February Meeting Notes: cryptography and simple histograms

For this month’s meeting, Joel and I talked about simple cryptography theory, and followed it up with discussing how a histogram can be used to help analyze and break certain types of cryptography schemes.

Histograms are just a way to graphically represent data. This can be color data from an image, or data in a text or binary file. Really, histograms are just simple bar graphs.

Read on for the rest of the details.

Without posting everything that Joel and I said in the meeting, it’d pretty difficult for me to convey exactly how histograms can be used for cryptanalysis. Simply put, the histogram shows the number of times each character appears in a file. In a simple letter-substitution scheme, it would be easy to see what letters show up most often in natural language and in the encrypted text. There’s a fairly good chance that you can start replacing letters that have similar frequency. Once you’ve accurately substituted enough letters in the encrypted text to form a few whole words or easily-guessed partial words, it becomes no more difficult to completely decrypt the message than playing a game of hangman that’s already half-solved.

Here are a few histograms I generated for large text files. This is useful for analyzing the frequency that certain characters appear in a file:

As you can see, the charts both top out at the same place. That’s a space character. Spaces are easily the most common character found in written text. All the bars to the left of the tall bar are “control characters” such as carriage returns. Directly to the right of the tall bar are symbols, numbers, upper-case and lower-case letters respectively.

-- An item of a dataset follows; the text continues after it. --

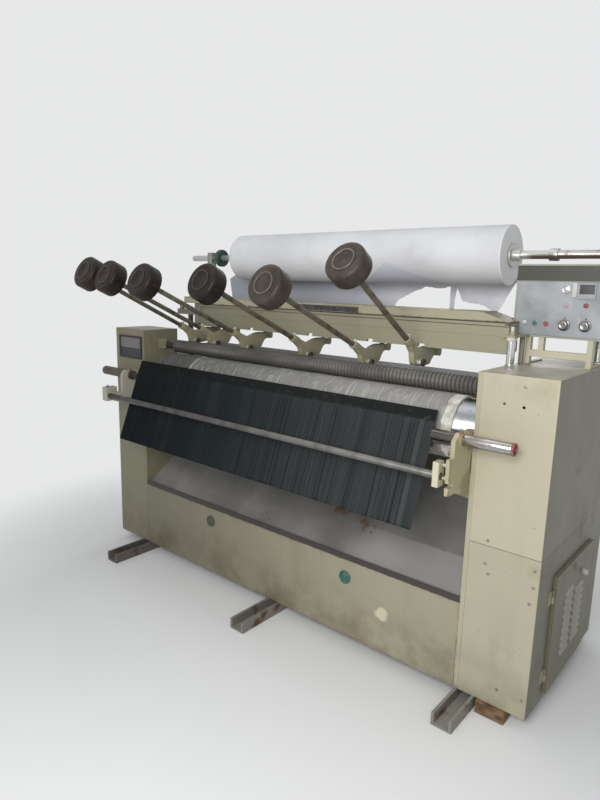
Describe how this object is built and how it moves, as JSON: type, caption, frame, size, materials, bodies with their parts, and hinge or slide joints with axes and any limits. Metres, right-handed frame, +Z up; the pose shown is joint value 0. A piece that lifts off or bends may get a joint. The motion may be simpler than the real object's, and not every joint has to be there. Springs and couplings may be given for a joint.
{
  "type": "pleating machine",
  "caption": "Free-standing cloth pleating machine with end housings, felt drum, grooved roller, weight levers on a beam, sloping chute, paper roll and control box.",
  "frame": {"origin": "on the floor under the middle skid, midway between the outer sides of the end housings and midway between their front and rear", "axes": "+X along the machine to its right as seen from the front, -Y towards the front, +Z up"},
  "size_m": [2.4845, 1.2653, 1.799],
  "materials": {
    "skid_steel": "worn",
    "packer_wood": "rough",
    "cream_paint": "satin",
    "frame_iron": "painted",
    "deck_paint": "worn",
    "plug_plastic": "matt",
    "black_plastic": "matt",
    "zinc": "worn",
    "drum_steel": "bright",
    "felt": "dusty",
    "bush_brass": "dull",
    "roller_steel": "oiled",
    "dark_iron": "bare",
    "chute_metal": "worn",
    "cloth": "pleated",
    "chrome": "worn",
    "rod_steel": "worn",
    "red_paint": "worn",
    "lever_paint": "painted",
    "paper": "matt",
    "wheel_paint": "painted",
    "case_paint": "satin",
    "face_metal": "satin",
    "knob_metal": "turned",
    "green_plastic": "gloss",
    "red_plastic": "gloss",
    "lamp_plastic": "gloss",
    "motor_paint": "painted"
  },
  "bodies": {
    "machine": {"beam": "cream_paint", "beam_columns": "chrome", "beam_cover": "cream_paint", "bracket_left": "lever_paint", "bracket_right": "lever_paint", "chute_plate": "chute_metal", "control_case": "case_paint", "control_face": "face_metal", "control_stand": "cream_paint", "deck": "deck_paint", "door_hinges": "zinc", "drive_motor": "motor_paint", "front_panel": "cream_paint", "front_rod": "rod_steel", "left_housing": "cream_paint", "lever_hangers": "dark_iron", "panel_lamps": "lamp_plastic", "panel_plugs": "plug_plastic", "panel_window": "black_plastic", "paper_web": "paper", "pleated_cloth": "cloth", "pressure_bar": "dark_iron", "rear_panel": "cream_paint", "right_cabinet": "cream_paint", "right_cover": "cream_paint", "rod_block_right": "lever_paint", "roll_posts": "rod_steel", "shaft_bearings": "bush_brass", "side_frame_left": "frame_iron", "side_frame_right": "frame_iron", "skids": "skid_steel", "wood_packer": "packer_wood"},
    "drum": {"drum": "drum_steel", "drum_blanket": "felt"},
    "roller": {"grooved_roller": "roller_steel"},
    "roll": {"roll_shaft": "chrome", "hand_wheel": "wheel_paint", "paper_roll": "paper"},
    "door": {"door": "cream_paint"},
    "door_knob": {"door_knob": "black_plastic"},
    "left_chuck": {"stub_left": "dark_iron"},
    "right_chuck": {"stub_right": "chrome", "stub_cap": "red_paint"},
    "clamp": {"clamp_handle": "chrome"},
    "left_knob": {"knob_left": "knob_metal"},
    "right_knob": {"knob_right": "knob_metal"},
    "start_button": {"green_button": "green_plastic"},
    "stop_button": {"red_button": "red_plastic"},
    "lever_1": {"lever_1": "lever_paint", "weight_1": "dark_iron"},
    "lever_2": {"lever_2": "lever_paint", "weight_2": "dark_iron"},
    "lever_3": {"lever_3": "lever_paint", "weight_3": "dark_iron"},
    "lever_4": {"lever_4": "lever_paint", "weight_4": "dark_iron"},
    "lever_5": {"lever_5": "lever_paint", "weight_5": "dark_iron"},
    "lever_6": {"lever_6": "lever_paint", "weight_6": "dark_iron"}
  },
  "joints": [
    {"name": "drum_spin", "type": "hinge", "parent": "machine", "child": "drum", "pos_m": [0, -0.268, 1.025], "axis": [1, 0, 0], "continuous": true},
    {"name": "roller_spin", "type": "hinge", "parent": "machine", "child": "roller", "pos_m": [0, -0.233, 1.18], "axis": [1, 0, 0], "continuous": true},
    {"name": "roll_spin", "type": "hinge", "parent": "machine", "child": "roll", "pos_m": [0, 0.183, 1.674], "axis": [1, 0, 0], "continuous": true},
    {"name": "lever_1_lift", "type": "hinge", "parent": "machine", "child": "lever_1", "pos_m": [0.582, 0, 1.263], "axis": [-1, 0, 0], "range_deg": [0, 5.8]},
    {"name": "lever_2_lift", "type": "hinge", "parent": "machine", "child": "lever_2", "pos_m": [0.33, 0, 1.263], "axis": [-1, 0, 0], "range_deg": [0, 15]},
    {"name": "lever_3_lift", "type": "hinge", "parent": "machine", "child": "lever_3", "pos_m": [-0.01, 0, 1.263], "axis": [-1, 0, 0], "range_deg": [0, 14.5]},
    {"name": "lever_4_lift", "type": "hinge", "parent": "machine", "child": "lever_4", "pos_m": [-0.402, 0, 1.263], "axis": [-1, 0, 0], "range_deg": [0, 14.7]},
    {"name": "lever_5_lift", "type": "hinge", "parent": "machine", "child": "lever_5", "pos_m": [-0.65, 0, 1.263], "axis": [-1, 0, 0], "range_deg": [0, 14]},
    {"name": "lever_6_lift", "type": "hinge", "parent": "machine", "child": "lever_6", "pos_m": [-0.808, 0, 1.263], "axis": [-1, 0, 0], "range_deg": [0, 13.2]},
    {"name": "door_swing", "type": "hinge", "parent": "machine", "child": "door", "pos_m": [1.231, -0.24, 0.31], "axis": [0, 0, -1], "range_deg": [0, 110]},
    {"name": "door_latch", "type": "hinge", "parent": "door", "child": "door_knob", "pos_m": [1.2395, 0.091, 0.447], "axis": [1, 0, 0], "range_deg": [0, 90]},
    {"name": "left_chuck_slide", "type": "slide", "parent": "machine", "child": "left_chuck", "axis": [1, 0, 0], "range_m": [0, 0.05]},
    {"name": "right_chuck_slide", "type": "slide", "parent": "machine", "child": "right_chuck", "axis": [1, 0, 0], "range_m": [-0.06, 0.09]},
    {"name": "clamp_turn", "type": "hinge", "parent": "machine", "child": "clamp", "pos_m": [-1.055, -0.046, 1.39], "axis": [0, 0, 1], "range_deg": [-60, 60]},
    {"name": "left_knob_turn", "type": "hinge", "parent": "machine", "child": "left_knob", "pos_m": [1.102, -0.02, 1.411], "axis": [0, -1, 0], "range_deg": [-150, 150]},
    {"name": "right_knob_turn", "type": "hinge", "parent": "machine", "child": "right_knob", "pos_m": [1.175, -0.02, 1.411], "axis": [0, -1, 0], "range_deg": [-150, 150]},
    {"name": "start_press", "type": "slide", "parent": "machine", "child": "start_button", "axis": [0, 1, 0], "range_m": [0, 0.003], "stiffness_N_per_m": 400},
    {"name": "stop_press", "type": "slide", "parent": "machine", "child": "stop_button", "axis": [0, 1, 0], "range_m": [0, 0.003], "stiffness_N_per_m": 400}
  ],
  "couplings": [
    {"joint": "roller_spin", "follows": "drum_spin", "ratio": -3.5838}
  ]
}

Notice the whole right side of the above graphs are empty, because those are called “high ascii” characters that aren’t commonly found in written text, but are common in binary files.

This is a histogram of a file containing only random data:

And finally, a histogram of an OpenBSD binary executable file (which has a lot of nulls on the far left) throwing off the curve. Nulls are very common on executable files on almost any platform.

Finally, you can take a look at my code. It was a pretty quick hack for personal research reasons, but I decided to bring it up in the meeting today. I made sure to document most of the important logic in the code.

http://churchofpuffy.com:7080/histogram.phps

Thanks to everyone who showed up for this month’s meeting!